__WHAT YOU HAVE TO DO__. Start at the line containing "return CAP_AXIS * revolve(make_face([*dome(), walls]), Axis.Z)" and stop at the line containing "for node in"; copy those lines exactly, both ends included, and no others.

CAD and scene scripts

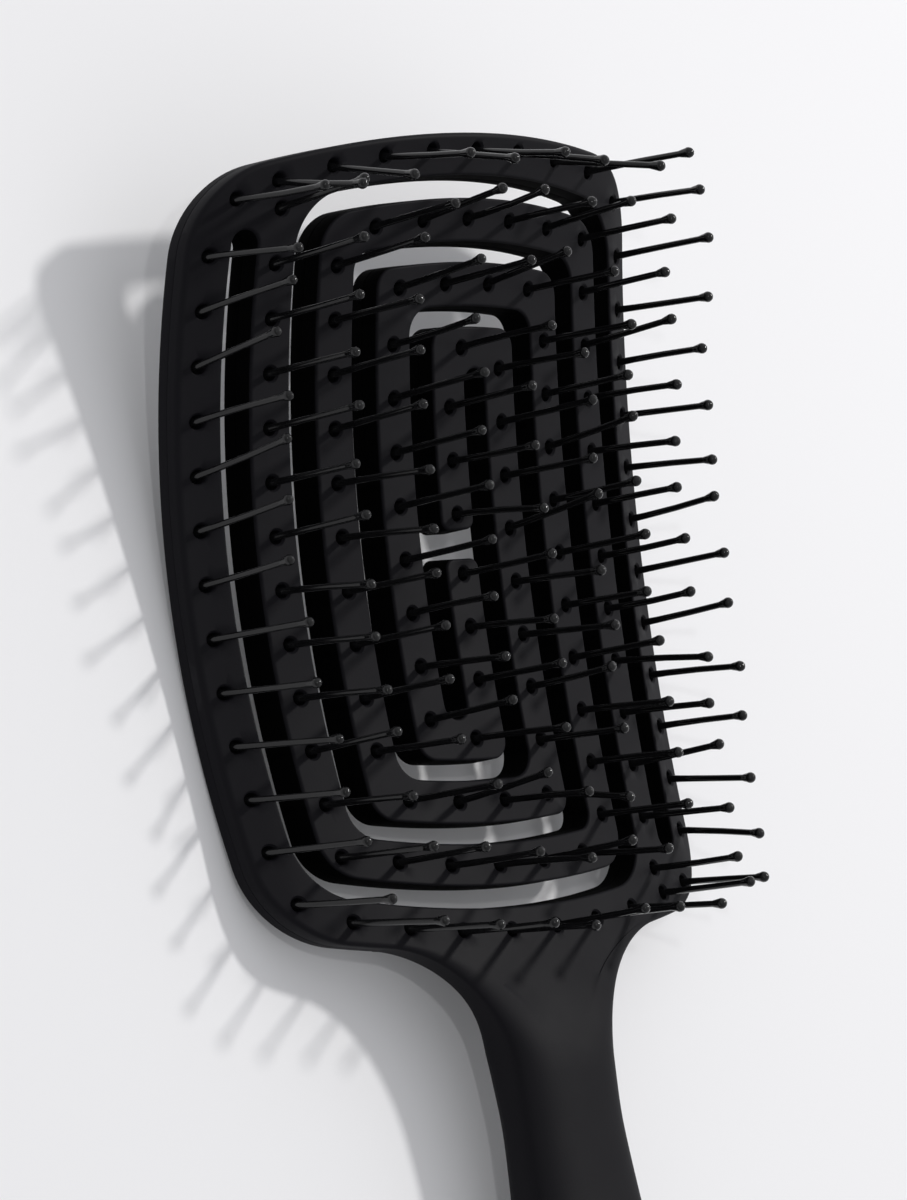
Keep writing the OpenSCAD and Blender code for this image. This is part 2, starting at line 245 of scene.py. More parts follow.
def bodyRim():
    # The head's rim with the neck and handle let into its foot. Each point has its distance
    # along the neck, 0 on the head, and the point of the handle's middle line that faces it.
    middle = (0.0, rimCentre)
    neckX = handle["waistWidth"] / 2 + handle["neckRadius"] + handle["waistEase"]
    big = headPlan["rimCrown"] + handle["neckRadius"]
    neck = (neckX, rimCentre - math.sqrt(big ** 2 - neckX ** 2))
    touch = onCircle(middle, neck, headPlan["rimCrown"])
    fillet = arc(neck, touch, (neck[0] - handle["neckRadius"], neck[1]), handle["filletStep"])[1:]
    side = [(q, (0.0, q[1])) for q in fillet]
    ys = np.linspace(neck[1], endStart, handle["sideSteps"])
    side += [((float(handleHalfWidth(y)), y), (0.0, y)) for y in ys]
    full = float(handleHalfWidth(endStart))
    for a in np.linspace(0, 90, handle["endSteps"])[1:]:
        t = math.sin(math.radians(a))
        close = math.sqrt(max(1 - t ** handle["endPower"], 0))
        side.append(((full * close, endStart - handle["endLength"] * t), (0.0, endStart)))
    foot, gap = headPlan["footBelow"], handle["joinGap"]
    rim = [(q, None, 0.0) for q in headRim() if not (q[1] < foot and abs(q[0]) < touch[0] - gap / 2)]
    cut = next(i for i, q in enumerate(rim) if q[0][1] < foot and q[0][0] < 0)
    run, last, right = 0.0, touch, []
    for q, c in side:
        run += math.dist(last, q)
        last = q
        right.append((q, c, run))
    left = [((-q[0], q[1]), c, s) for q, c, s in right[:-1]][::-1]
    other = (-touch[0], touch[1])
    before = [r for r in rim[:cut] if math.dist(r[0], touch) > gap] + [(touch, None, 0.0)]
    after = [(other, None, 0.0)] + [r for r in rim[cut:] if math.dist(r[0], other) > gap]
    return before + right + left + after


def inward(loop):  # unit normals to the right of the way the loop runs
    d = np.roll(loop, -1, 0) - np.roll(loop, 1, 0)
    d /= np.linalg.norm(d, axis=1)[:, None]
    return np.stack([d[:, 1], -d[:, 0]], 1)


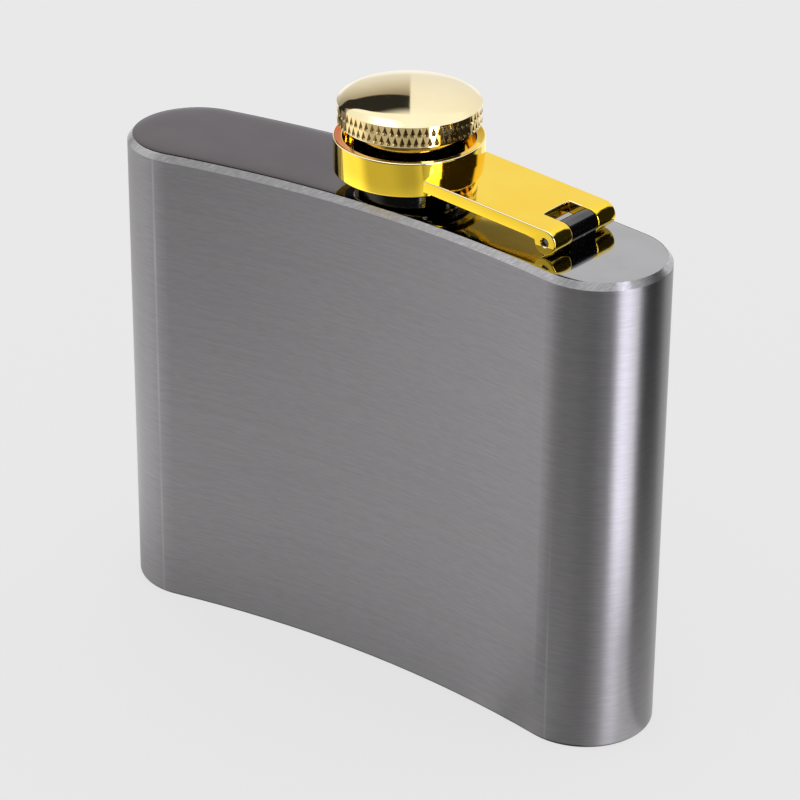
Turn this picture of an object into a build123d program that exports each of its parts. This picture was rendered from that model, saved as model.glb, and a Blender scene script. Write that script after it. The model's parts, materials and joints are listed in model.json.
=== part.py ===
from build123d import *
import math
import os

# Hip flask with a captive screw cap on a hinged arm. Millimetres, +Z up.
# Origin: centre of the base, midway between the two rounded ends, on the
# resting plane. +X runs along the width towards the hinge, and +Y points to
# the convex back. The cap stands unscrewed and lifted in the arm's collar.
# The deck is the top plate's upper face. Heights of the neck, the arm and the
# cap are measured from it.

# body shell
WIDTH = 92.0
HEIGHT = 74.4
THICKNESS = 20.0
END_RADIUS = 10.25
BOW = 3.4
WALL = 0.8
PLATE = 1.2
BEVEL_HEIGHT = 0.9
RIM_LAND = 0.05
BASE_EDGE = 0.5
DECK_RISE = 0.08
DECK_EDGE = 0.1
ON_PLANE = 0.01

# screw thread, right-handed, and the neck that carries it
PITCH = 1.0
THREAD_DEPTH = 0.55
THREAD_ROOT_WIDTH = 0.62
THREAD_CREST_WIDTH = 0.12
THREAD_CLEARANCE = 0.15
THREAD_OVERLAP = 0.05
NECK_MAJOR = 6.0
NECK_BORE = 4.5
NECK_SPIGOT = 5.2
NECK_FLANGE = 7.0
NECK_FLANGE_HEIGHT = 0.8
NECK_HEIGHT = 5.0
NECK_THREAD_BOTTOM = 1.5
NECK_THREAD_TOP = 4.6
NECK_CHAMFER = 0.3
SPIGOT_BELOW_PLATE = 0.8

# hinged arm: a plate from the collar to the hinge
CAP_X = 0.85
ARM_YAW = -4.0
ARM_LENGTH = 30.0
ARM_WIDTH = 14.0
ARM_DEPTH = 1.9
ARM_SLOPE = 0.06
ARM_EDGE = 0.25
PIN_HEIGHT = 2.1
EAR_RADIUS = 1.85
WINDOW_WIDTH = 5.85
WINDOW_BACK = 3.35
PIN_RADIUS = 0.6
PIN_RECESS = 0.45
PIN_CLEARANCE = 0.06
PIN_MOUTH = 0.15

# hinge bracket
KNUCKLE_WIDTH = 5.6
KNUCKLE_RADIUS = 1.75
FOOT_LENGTH = 3.0

# collar at the arm's end
COLLAR_OUTER = 10.95
COLLAR_INNER = 9.65
COLLAR_BOTTOM = 2.6
COLLAR_TOP = 7.8
COLLAR_EDGE = 0.25
LIP_RADIUS = 8.3
LIP_BOTTOM = 2.9
LIP_TOP = 3.5

# cap, at its lifted position
KNURL_RADIUS = 10.4
KNURL_BOTTOM = 10.1
KNURL_TOP = 13.0
DOME_RADIUS = 10.1
DOME_EDGE = 13.2
DOME_TOP = 15.35
CROWN_RADIUS = 29.0
SHOULDER_START = 8.4
SKIRT_RADIUS = 10.1
SKIRT_BOTTOM = 9.75
STEM_OUTER = 8.0
STEM_INNER = 7.3
STEM_BOTTOM = 1.75
STEM_ROOF = 12.2
GROOVE_RADIUS = 7.7
GROOVE_GAP = 0.08
RING_OUTER = 9.3
RING_BOTTOM = 2.2
RING_TOP = 2.8

# insert and seal inside the cap
INSERT_BOTTOM = 5.2
SEAL_RADIUS = 6.6
SEAL_BOTTOM = 6.65
SEAL_TOP = 7.85

DECK = HEIGHT + DECK_RISE
END_CENTRE = WIDTH / 2 - END_RADIUS
FRONT_Y = BOW - THICKNESS / 2
BACK_Y = BOW + THICKNESS / 2
NECK_MINOR = NECK_MAJOR - THREAD_DEPTH
CAP_AXIS = Location((CAP_X, BOW, DECK))
ARM_FRAME = CAP_AXIS * Location((0, 0, 0), (0, 0, ARM_YAW))


def tangent_radius(side):
    """Radius of the long arc, at distance side from the X axis, that meets both end circles smoothly."""
    return abs((END_CENTRE**2 + side**2 - END_RADIUS**2) / (2 * (END_RADIUS - abs(side))))


FRONT_CENTRE = Vector(0, FRONT_Y - tangent_radius(FRONT_Y))
BACK_CENTRE = Vector(0, BACK_Y - tangent_radius(BACK_Y))


def outline(inset):
    """The bowed plan shape moved inwards by inset: concave front, convex back, round ends."""
    end = Vector(END_CENTRE, 0)
    radius = END_RADIUS - inset
    front = end + (FRONT_CENTRE - end).normalized() * radius
    back = end + (end - BACK_CENTRE).normalized() * radius
    front_left = Vector(-front.X, front.Y)
    back_left = Vector(-back.X, back.Y)
    return make_face([
        ThreePointArc(front_left, (0, FRONT_Y + inset), front),
        ThreePointArc(front, (END_CENTRE + radius, 0), back),
        ThreePointArc(back, (0, BACK_Y - inset), back_left),
        ThreePointArc(back_left, (-END_CENTRE - radius, 0), front_left),
    ])


def slab(shape, bottom, top):
    """A flat shape extruded between two heights."""
    return Pos(0, 0, bottom) * extrude(shape, amount=top - bottom)


def disc(radius, bottom, top):
    """An upright cylinder between two heights."""
    return Pos(0, 0, bottom) * Cylinder(radius, top - bottom, align=(Align.CENTER, Align.CENTER, Align.MIN))


def tube(outer, inner, bottom, top):
    """A hollow upright cylinder."""
    return disc(outer, bottom, top) - disc(inner, bottom, top)


def beam(profile, width):
    """A profile drawn in the arm's length and height, extruded evenly to both sides of its centreline."""
    return extrude(make_face(profile), amount=width / 2, both=True)


def arm_point(along, height):
    """A point on the arm's centreline plane."""
    return Vector(along, 0, height)


def crosswise(radius, width):
    """A cylinder along the hinge axis."""
    return Pos(ARM_LENGTH, 0, PIN_HEIGHT) * Rot(90, 0, 0) * Cylinder(radius, width)


def thread_ridge(root, crest, bottom, top, start):
    """A helical ridge from the root radius to the crest radius, cut flat at both ends.

    start is the height at which the ridge's middle crosses the +X axis, before whole pitches are added.
    """
    outward = math.copysign(1.0, crest - root)
    buried = root - outward * THREAD_OVERLAP
    root_half = THREAD_ROOT_WIDTH / 2
    crest_half = THREAD_CREST_WIDTH / 2
    first = start + PITCH * (math.floor((bottom - start) / PITCH) - 1)
    path = Helix(PITCH, top - first + PITCH, root, center=(0, 0, first))
    section = make_face(Polyline(
        (buried, 0, first - root_half),
        (crest, 0, first - crest_half),
        (crest, 0, first + crest_half),
        (buried, 0, first + root_half),
        close=True,
    ))
    ridge = sweep(section, path=path, is_frenet=True)
    return ridge & disc(NECK_FLANGE + THREAD_DEPTH, bottom, top)


def edged_block():
    """The flask's full outer form, with a bevel ground round its top rim and an eased base."""
    block = slab(outline(0), 0, HEIGHT)
    rim = block.faces().sort_by(Axis.Z)[-1]
    block = chamfer(rim.edges(), length=WALL - RIM_LAND, length2=BEVEL_HEIGHT, reference=rim)
    return fillet(block.faces().sort_by(Axis.Z)[0].edges(), BASE_EDGE)


def make_body_wrap():
    return edged_block() - slab(outline(WALL), 0, HEIGHT)


def make_top_plate():
    """The deck: it stands a little proud of the wrap's rim, and its edge is eased down to it."""
    plate = slab(outline(WALL), DECK - PLATE, DECK)
    plate = fillet(plate.faces().sort_by(Axis.Z)[-1].edges(), DECK_EDGE)
    return plate - Pos(CAP_X, BOW) * disc(NECK_SPIGOT, DECK - PLATE, DECK)


def make_bottom_plate():
    return slab(outline(WALL), 0, PLATE)


def make_neck():
    """Flanged tube through the top plate, with an external thread and an eased mouth."""
    below = -PLATE - SPIGOT_BELOW_PLATE
    body = disc(NECK_FLANGE, 0, NECK_FLANGE_HEIGHT) + disc(NECK_SPIGOT, below, 0)
    body += disc(NECK_MINOR, NECK_FLANGE_HEIGHT, NECK_HEIGHT)
    body = chamfer(body.edges().group_by(Axis.Z)[-1], length=NECK_CHAMFER)
    body += thread_ridge(NECK_MINOR, NECK_MAJOR, NECK_THREAD_BOTTOM, NECK_THREAD_TOP, 0)
    body -= disc(NECK_BORE, below, NECK_HEIGHT)
    return CAP_AXIS * body


def make_hinge_bracket():
    """A rounded knuckle on a foot, bored for the pin."""
    foot = Pos(ARM_LENGTH, 0, PIN_HEIGHT / 2) * Box(FOOT_LENGTH, KNUCKLE_WIDTH, PIN_HEIGHT)
    bracket = foot + crosswise(KNUCKLE_RADIUS, KNUCKLE_WIDTH)
    return ARM_FRAME * (bracket - crosswise(PIN_RADIUS + PIN_CLEARANCE, KNUCKLE_WIDTH))


def make_hinge_pin():
    return ARM_FRAME * crosswise(PIN_RADIUS, ARM_WIDTH - 2 * PIN_RECESS)


def collar():
    """The arm's ring, with an inner lip that the cap's retaining ring bears against from below."""
    ring = tube(COLLAR_OUTER, COLLAR_INNER, COLLAR_BOTTOM, COLLAR_TOP)
    ring = fillet(ring.edges(), COLLAR_EDGE)
    return ring + tube(COLLAR_INNER + COLLAR_EDGE, LIP_RADIUS, LIP_BOTTOM, LIP_TOP)


def on_a_side(edge):
    """Whether an edge lies in one of the arm's two side faces."""
    points = [edge.center(), *edge.vertices()]
    return all(abs(abs(point.Y) - ARM_WIDTH / 2) < ON_PLANE for point in points)


def side_edges(plate):
    return [edge for edge in plate.edges() if on_a_side(edge)]


def make_cap_arm():
    """Collar, sloping plate with a window, and two ears round the pin."""
    ear_top = PIN_HEIGHT + EAR_RADIUS
    root = (COLLAR_OUTER + COLLAR_INNER) / 2
    root = math.sqrt(root**2 - (ARM_WIDTH / 2)**2)
    root_top = ear_top + ARM_SLOPE * (ARM_LENGTH - root)
    plate = beam(Polyline(
        arm_point(root, root_top),
        arm_point(ARM_LENGTH, ear_top),
        arm_point(ARM_LENGTH, ear_top - ARM_DEPTH),
        arm_point(root, root_top - ARM_DEPTH),
        close=True,
    ), ARM_WIDTH)
    plate += crosswise(EAR_RADIUS, ARM_WIDTH)
    plate = fillet(side_edges(plate), ARM_EDGE)
    window_front = ARM_LENGTH - WINDOW_BACK
    window_length = WINDOW_BACK + 2 * EAR_RADIUS
    window_middle = Pos(window_front + window_length / 2, 0, PIN_HEIGHT)
    plate -= window_middle * Box(window_length, WINDOW_WIDTH, 4 * EAR_RADIUS)
    plate -= disc((COLLAR_OUTER + COLLAR_INNER) / 2, 0, COLLAR_TOP)
    plate -= crosswise(PIN_RADIUS, ARM_WIDTH)
    plate = chamfer([edge for edge in side_edges(plate) if edge.is_closed], PIN_MOUTH)
    return ARM_FRAME * (collar() + plate)


def make_retaining_ring():
    return CAP_AXIS * tube(RING_OUTER, GROOVE_RADIUS + GROOVE_GAP, RING_BOTTOM, RING_TOP)


def dome():
    """The cap's top in profile: a shallow crown, and a rounder shoulder that meets it smoothly."""
    slope = math.asin(SHOULDER_START / CROWN_RADIUS)
    top, middle, start = [
        (CROWN_RADIUS * math.sin(angle), 0, DOME_TOP - CROWN_RADIUS * (1 - math.cos(angle)))
        for angle in (0, slope / 2, slope)
    ]
    crown = ThreePointArc(top, middle, start)
    shoulder = TangentArc(start, (DOME_RADIUS, 0, DOME_EDGE), tangent=(math.cos(slope), 0, -math.sin(slope)))
    return [crown, shoulder]


def make_cap_shell():
    """Domed cap with a gripping band, on a hollow stem that carries the retaining ring in a groove."""
    walls = Polyline(
        (0, 0, DOME_TOP),
        (0, 0, STEM_ROOF),
        (STEM_INNER, 0, STEM_ROOF),
        (STEM_INNER, 0, STEM_BOTTOM),
        (STEM_OUTER, 0, STEM_BOTTOM),
        (STEM_OUTER, 0, RING_BOTTOM - GROOVE_GAP),
        (GROOVE_RADIUS, 0, RING_BOTTOM - GROOVE_GAP),
        (GROOVE_RADIUS, 0, RING_TOP + GROOVE_GAP),
        (STEM_OUTER, 0, RING_TOP + GROOVE_GAP),
        (STEM_OUTER, 0, SKIRT_BOTTOM),
        (SKIRT_RADIUS, 0, SKIRT_BOTTOM),
        (SKIRT_RADIUS, 0, KNURL_BOTTOM),
        (KNURL_RADIUS, 0, KNURL_BOTTOM),
        (KNURL_RADIUS, 0, KNURL_TOP),
        (DOME_RADIUS, 0, DOME_EDGE),
    )
    return CAP_AXIS * revolve(make_face([*dome(), walls]), Axis.Z)


def make_cap_insert():
    """Plastic plug in the stem, with an internal thread that meshes with the neck's."""
    root = NECK_MAJOR + THREAD_CLEARANCE
    crest = NECK_MINOR + THREAD_CLEARANCE
    plug = disc(STEM_INNER, INSERT_BOTTOM, STEM_ROOF)
    plug -= disc(root, INSERT_BOTTOM, SEAL_BOTTOM)
    plug -= disc(SEAL_RADIUS, SEAL_BOTTOM, SEAL_TOP)
    plug += thread_ridge(root, crest, INSERT_BOTTOM, SEAL_BOTTOM, PITCH / 2)
    return CAP_AXIS * plug


def make_cap_seal():
    return CAP_AXIS * disc(SEAL_RADIUS, SEAL_BOTTOM, SEAL_TOP)


PIECES = {
    "body_wrap": make_body_wrap,
    "top_plate": make_top_plate,
    "bottom_plate": make_bottom_plate,
    "neck": make_neck,
    "hinge_bracket": make_hinge_bracket,
    "hinge_pin": make_hinge_pin,
    "cap_arm": make_cap_arm,
    "retaining_ring": make_retaining_ring,
    "cap_shell": make_cap_shell,
    "cap_insert": make_cap_insert,
    "cap_seal": make_cap_seal,
}

os.makedirs("parts", exist_ok=True)
for name, make in PIECES.items():
    export_step(make(), f"parts/{name}.step")
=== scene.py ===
import json
import math

import bmesh
import bpy
from mathutils import Matrix, Vector


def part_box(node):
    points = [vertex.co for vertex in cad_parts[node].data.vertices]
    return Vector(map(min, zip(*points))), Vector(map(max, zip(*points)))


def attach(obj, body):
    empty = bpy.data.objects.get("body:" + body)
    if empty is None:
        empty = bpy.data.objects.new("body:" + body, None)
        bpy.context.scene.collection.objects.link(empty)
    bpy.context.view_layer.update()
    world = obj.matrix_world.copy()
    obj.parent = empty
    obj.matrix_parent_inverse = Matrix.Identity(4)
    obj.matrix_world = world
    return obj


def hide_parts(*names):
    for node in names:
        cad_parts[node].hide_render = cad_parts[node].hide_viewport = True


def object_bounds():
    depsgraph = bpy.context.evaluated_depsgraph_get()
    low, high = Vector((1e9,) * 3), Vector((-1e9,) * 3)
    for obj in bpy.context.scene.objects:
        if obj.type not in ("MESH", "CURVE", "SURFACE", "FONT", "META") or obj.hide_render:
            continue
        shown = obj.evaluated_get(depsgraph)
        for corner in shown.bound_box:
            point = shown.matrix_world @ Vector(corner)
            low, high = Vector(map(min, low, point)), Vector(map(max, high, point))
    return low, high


# Hip flask with a captive screw cap on a hinged arm. Metres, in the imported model's frame:
# +Z up, +X towards the hinge, +Y towards the convex back.
# Azimuths in this script start at the front, -Y, and grow towards the hinge, +X.

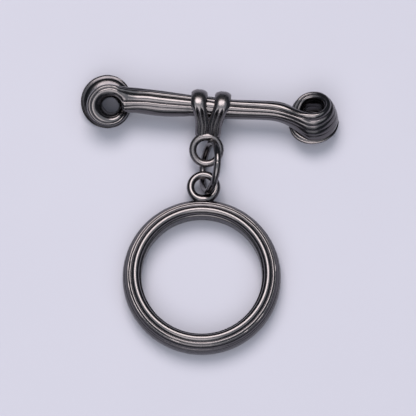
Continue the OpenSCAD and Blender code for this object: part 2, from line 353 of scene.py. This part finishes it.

__ANSWER BELOW__.
    return CAP_AXIS * revolve(make_face([*dome(), walls]), Axis.Z)


def make_cap_insert():
    """Plastic plug in the stem, with an internal thread that meshes with the neck's."""
    root = NECK_MAJOR + THREAD_CLEARANCE
    crest = NECK_MINOR + THREAD_CLEARANCE
    plug = disc(STEM_INNER, INSERT_BOTTOM, STEM_ROOF)
    plug -= disc(root, INSERT_BOTTOM, SEAL_BOTTOM)
    plug -= disc(SEAL_RADIUS, SEAL_BOTTOM, SEAL_TOP)
    plug += thread_ridge(root, crest, INSERT_BOTTOM, SEAL_BOTTOM, PITCH / 2)
    return CAP_AXIS * plug


def make_cap_seal():
    return CAP_AXIS * disc(SEAL_RADIUS, SEAL_BOTTOM, SEAL_TOP)


PIECES = {
    "body_wrap": make_body_wrap,
    "top_plate": make_top_plate,
    "bottom_plate": make_bottom_plate,
    "neck": make_neck,
    "hinge_bracket": make_hinge_bracket,
    "hinge_pin": make_hinge_pin,
    "cap_arm": make_cap_arm,
    "retaining_ring": make_retaining_ring,
    "cap_shell": make_cap_shell,
    "cap_insert": make_cap_insert,
    "cap_seal": make_cap_seal,
}

os.makedirs("parts", exist_ok=True)
for name, make in PIECES.items():
    export_step(make(), f"parts/{name}.step")
=== scene.py ===
import json
import math

import bmesh
import bpy
from mathutils import Matrix, Vector


def part_box(node):
    points = [vertex.co for vertex in cad_parts[node].data.vertices]
    return Vector(map(min, zip(*points))), Vector(map(max, zip(*points)))


def attach(obj, body):
    empty = bpy.data.objects.get("body:" + body)
    if empty is None:
        empty = bpy.data.objects.new("body:" + body, None)
        bpy.context.scene.collection.objects.link(empty)
    bpy.context.view_layer.update()
    world = obj.matrix_world.copy()
    obj.parent = empty
    obj.matrix_parent_inverse = Matrix.Identity(4)
    obj.matrix_world = world
    return obj


def hide_parts(*names):
    for node in names:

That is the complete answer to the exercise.